Picture this: It’s six o’clock in the morning. The sun is just breaking through the distant horizon but the birds are already chirping like a discordant choir. The air is brisk and you are loath to leave your warm sleeping bag but, knowing that you have a full day of adventure ahead, you slowly crawl out of your tent and busy yourself with the day’s most important task: preparing your morning coffee.
It’s six o’clock in the morning and I am starting another day as a Wilderness Ranger with the United States Forest Service. This past summer I spent three months volunteering in the Boundary Waters Canoe Area Wilderness – an area located in the furthest northern reaches of the continental United States.

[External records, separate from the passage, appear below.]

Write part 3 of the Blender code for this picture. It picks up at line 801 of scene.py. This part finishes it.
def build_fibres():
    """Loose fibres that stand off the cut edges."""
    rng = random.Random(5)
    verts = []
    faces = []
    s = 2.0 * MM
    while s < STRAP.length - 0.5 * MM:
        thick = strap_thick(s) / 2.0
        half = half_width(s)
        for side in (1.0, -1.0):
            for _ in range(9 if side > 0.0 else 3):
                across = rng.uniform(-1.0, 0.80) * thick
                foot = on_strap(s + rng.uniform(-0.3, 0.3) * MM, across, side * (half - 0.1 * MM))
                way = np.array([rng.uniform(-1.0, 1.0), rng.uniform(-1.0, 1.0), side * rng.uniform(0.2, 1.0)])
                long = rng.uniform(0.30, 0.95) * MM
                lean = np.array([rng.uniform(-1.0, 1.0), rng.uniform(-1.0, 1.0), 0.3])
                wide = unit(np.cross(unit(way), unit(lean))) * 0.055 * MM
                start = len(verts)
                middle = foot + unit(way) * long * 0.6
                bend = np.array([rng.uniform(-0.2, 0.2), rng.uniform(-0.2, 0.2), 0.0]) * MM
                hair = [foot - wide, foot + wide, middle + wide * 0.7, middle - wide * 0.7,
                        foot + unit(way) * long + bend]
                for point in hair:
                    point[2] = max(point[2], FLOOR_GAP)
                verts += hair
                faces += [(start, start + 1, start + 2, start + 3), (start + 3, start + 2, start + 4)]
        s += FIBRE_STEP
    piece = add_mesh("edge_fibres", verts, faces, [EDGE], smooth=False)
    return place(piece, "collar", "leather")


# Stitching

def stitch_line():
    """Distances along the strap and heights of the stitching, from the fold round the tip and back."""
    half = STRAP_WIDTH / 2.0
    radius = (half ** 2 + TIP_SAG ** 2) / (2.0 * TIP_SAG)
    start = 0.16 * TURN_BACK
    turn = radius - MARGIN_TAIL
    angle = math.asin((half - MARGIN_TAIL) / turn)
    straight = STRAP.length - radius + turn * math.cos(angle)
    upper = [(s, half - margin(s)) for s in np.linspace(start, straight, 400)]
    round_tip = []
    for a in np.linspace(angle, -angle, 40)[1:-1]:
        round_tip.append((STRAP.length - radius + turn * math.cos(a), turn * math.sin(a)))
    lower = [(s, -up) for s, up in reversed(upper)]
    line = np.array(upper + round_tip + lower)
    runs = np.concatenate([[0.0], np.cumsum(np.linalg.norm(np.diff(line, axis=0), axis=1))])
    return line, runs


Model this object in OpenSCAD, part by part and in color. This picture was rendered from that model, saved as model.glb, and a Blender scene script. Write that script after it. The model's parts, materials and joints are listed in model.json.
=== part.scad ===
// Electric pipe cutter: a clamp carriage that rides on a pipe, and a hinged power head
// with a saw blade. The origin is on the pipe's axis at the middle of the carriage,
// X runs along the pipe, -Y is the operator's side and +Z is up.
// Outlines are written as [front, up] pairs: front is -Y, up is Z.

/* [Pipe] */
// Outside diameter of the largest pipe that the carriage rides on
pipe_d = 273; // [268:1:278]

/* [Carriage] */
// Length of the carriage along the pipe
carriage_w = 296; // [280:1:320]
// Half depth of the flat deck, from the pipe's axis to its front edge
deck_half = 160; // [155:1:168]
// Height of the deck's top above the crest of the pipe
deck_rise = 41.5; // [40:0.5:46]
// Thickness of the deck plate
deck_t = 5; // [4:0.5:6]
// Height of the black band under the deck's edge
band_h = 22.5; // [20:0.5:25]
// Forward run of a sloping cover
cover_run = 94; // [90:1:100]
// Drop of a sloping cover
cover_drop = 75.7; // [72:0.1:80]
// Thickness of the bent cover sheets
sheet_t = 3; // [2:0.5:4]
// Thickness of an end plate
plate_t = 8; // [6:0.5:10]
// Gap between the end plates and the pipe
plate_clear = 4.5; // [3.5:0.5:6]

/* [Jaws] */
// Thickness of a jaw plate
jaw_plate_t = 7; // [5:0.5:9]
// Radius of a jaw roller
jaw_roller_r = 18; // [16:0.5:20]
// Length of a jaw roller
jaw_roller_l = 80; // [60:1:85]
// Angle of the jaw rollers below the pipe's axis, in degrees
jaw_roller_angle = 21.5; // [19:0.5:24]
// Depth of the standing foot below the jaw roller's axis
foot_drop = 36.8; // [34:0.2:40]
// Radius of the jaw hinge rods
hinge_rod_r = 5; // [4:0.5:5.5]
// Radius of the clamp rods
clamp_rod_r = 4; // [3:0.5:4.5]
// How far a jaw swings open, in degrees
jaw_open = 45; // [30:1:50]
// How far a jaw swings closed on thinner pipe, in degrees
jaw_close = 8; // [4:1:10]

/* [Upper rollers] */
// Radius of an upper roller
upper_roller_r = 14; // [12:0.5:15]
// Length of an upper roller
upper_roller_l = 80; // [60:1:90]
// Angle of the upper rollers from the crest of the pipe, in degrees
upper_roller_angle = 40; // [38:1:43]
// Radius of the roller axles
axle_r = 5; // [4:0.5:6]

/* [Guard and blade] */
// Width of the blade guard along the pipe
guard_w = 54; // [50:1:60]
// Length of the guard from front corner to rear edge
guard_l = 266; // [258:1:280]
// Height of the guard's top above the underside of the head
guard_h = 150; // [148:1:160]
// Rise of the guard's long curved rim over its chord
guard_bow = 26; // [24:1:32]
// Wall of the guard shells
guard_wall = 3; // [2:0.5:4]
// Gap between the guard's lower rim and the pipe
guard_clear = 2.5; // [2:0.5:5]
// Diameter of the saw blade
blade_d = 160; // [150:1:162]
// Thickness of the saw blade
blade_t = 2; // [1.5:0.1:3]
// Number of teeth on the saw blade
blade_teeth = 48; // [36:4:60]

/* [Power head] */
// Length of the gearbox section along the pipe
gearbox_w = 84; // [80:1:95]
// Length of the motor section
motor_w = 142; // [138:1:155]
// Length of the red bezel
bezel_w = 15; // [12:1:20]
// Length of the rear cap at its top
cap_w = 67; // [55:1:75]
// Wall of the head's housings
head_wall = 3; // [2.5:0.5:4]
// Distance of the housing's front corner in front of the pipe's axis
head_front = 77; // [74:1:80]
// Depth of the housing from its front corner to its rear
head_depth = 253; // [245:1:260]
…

My colleagues had wildly different backgrounds from my own – they were former naturalists, law enforcement officers, emergency medical technicians, and even a former military helicopter crew chief. Everyone that I worked with this past summer taught me something different – whether it be a new skill or a new point of view – and everyone had their own unique story to tell.
You may ask: what is this guy, who just spent the last four years working in corporate banking and strategy at a large US bank, doing out in the wilderness? The answer is simple: early in my life some of my most formative lessons occurred in outdoor environments – lakes, forests, rivers, and grasslands – and given that I had the opportunity to take extended time off from work prior to beginning my MBA, I couldn’t think of a better way to help to conserve our environment so that future generations would have the same opportunities that I did.
The next question that typically comes up is: what exactly does a “Wilderness Ranger” do? Well, in the broadest sense, my job was to help manage the wilderness area so that 200,000 annual visitors could have a safe and enjoyable experience. Every day, my colleague and I would engage with these visitors, clear and maintain portage trails between different waterways, and fell dead or damaged trees before they landed somewhere that we didn’t want them to – all the while travelling via an eighteen-foot canoe!
It may seem that I spent my summer a world away from the academic setting of the University of Cambridge, however I have a feeling that the behaviors that were so critical to me this summer – adaptability, resilience, and constant teamwork – will be equally critical as I begin my next great adventure … but this time in a classroom.